This is the boldest statement from a serious thinker that I’ve read today (from Russell’s 1945 book The History of Western Philosophy):
Ever since his [Rousseau's] time, those who considered themselves reformers have been divided into two groups, those who followed him and those who followed Locke. Sometimes they cooperated, and many individuals saw no incompatibility. But gradually the incompatibility has become increasingly evident. At the present time, Hitler is an outcome of Rousseau; Roosevelt and Churchill, of Locke.




The key to this being relatively non-controversial is “an outcome.” I’d add that some other outcomes of Rousseau are Communism, Oprah, Freud, Stendhal, Thoreau, John Muir, Flaubert, the “unschooling” movement, Baudelaire, The National Enquirer, and almost every other anti-bourgeois cultural movement of the past 2 centuries.
Isn’t the first statement bold too? Russell says both too much and too little here in the second statement.

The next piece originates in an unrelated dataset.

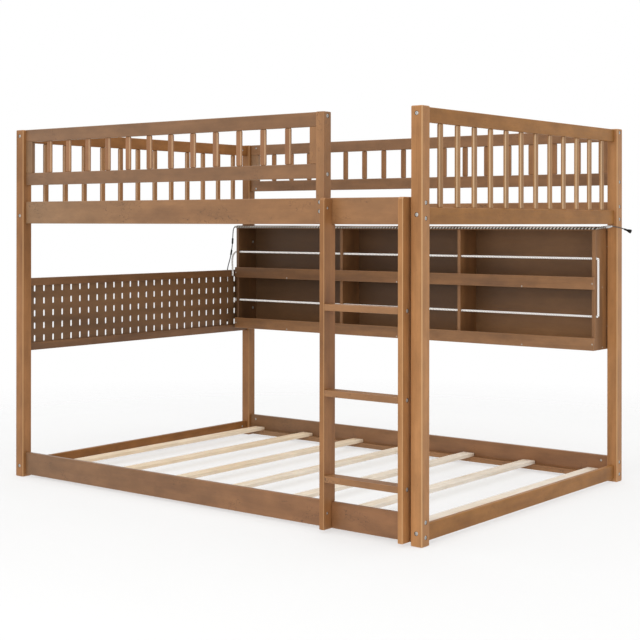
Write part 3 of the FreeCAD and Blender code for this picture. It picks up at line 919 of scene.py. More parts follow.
class Tree(Nodes):
    """A Geometry Nodes tree with a geometry and a material input and a geometry output.

    Args:
        name: the tree's name.
        inputs: the socket type of each further input, by its name.
    """

    def __init__(self, name: str, inputs: dict[str, str]) -> None:
        """Start the tree with its named inputs."""
        super().__init__(bpy.data.node_groups.new(name, "GeometryNodeTree"))
        face = self.tree.interface
        face.new_socket("Geometry", in_out="INPUT", socket_type="NodeSocketGeometry")
        self.ids = {title: face.new_socket(title, in_out="INPUT", socket_type=f"NodeSocket{kind}").identifier
                    for title, kind in {**inputs, "Material": "Material"}.items()}
        face.new_socket("Geometry", in_out="OUTPUT", socket_type="NodeSocketGeometry")
        self.into = self.node("NodeGroupInput").outputs

    def close(self, geometry: Socket) -> None:
        """End the tree in plain geometry with its material.

        Args:
            geometry: the geometry's socket.
        """
        real = self.node("GeometryNodeRealizeInstances", Geometry=geometry)
        dressed = self.node("GeometryNodeSetMaterial", Geometry=real.outputs["Geometry"],
                            Material=self.into["Material"])
        self.node("NodeGroupOutput", Geometry=dressed.outputs["Geometry"])

    def apply(self, name: str, base: bpy.types.Mesh, material: bpy.types.Material,
              values: dict[str, object]) -> bpy.types.Object:
        """Run the tree on a mesh and keep the result as a plain mesh.

        Args:
            name: the new piece's name.
            base: the mesh that the tree starts from.
            material: the material that the tree sets.
            values: the values of its named inputs.

        Returns:
            The finished piece.
        """
        piece = placed(name, base)
        change = piece.modifiers.new(name, "NODES")
        change.node_group = self.tree
        for title, value in {**values, "Material": material}.items():
            change[self.ids[title]] = value
        result = baked(piece)
        piece.modifiers.clear()
        piece.data = result
        bpy.data.meshes.remove(base)
        result.name = name
        return piece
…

Rousseau’s assertion that by giving away all rights (liberty) made for a truly free society always seemed contradictory. But maybe I just never understood the context of the statement completely.
Other than his illusion of “the noble savage,” I never held much for Rousseau. I’m a Lockean myself.
Locke is part of the basic DNA of most classical liberals (perhaps with the exception of some economists). In fact, we live in a world largely shaped by Locke and his ideas (not to consign other rights theorists to oblivion).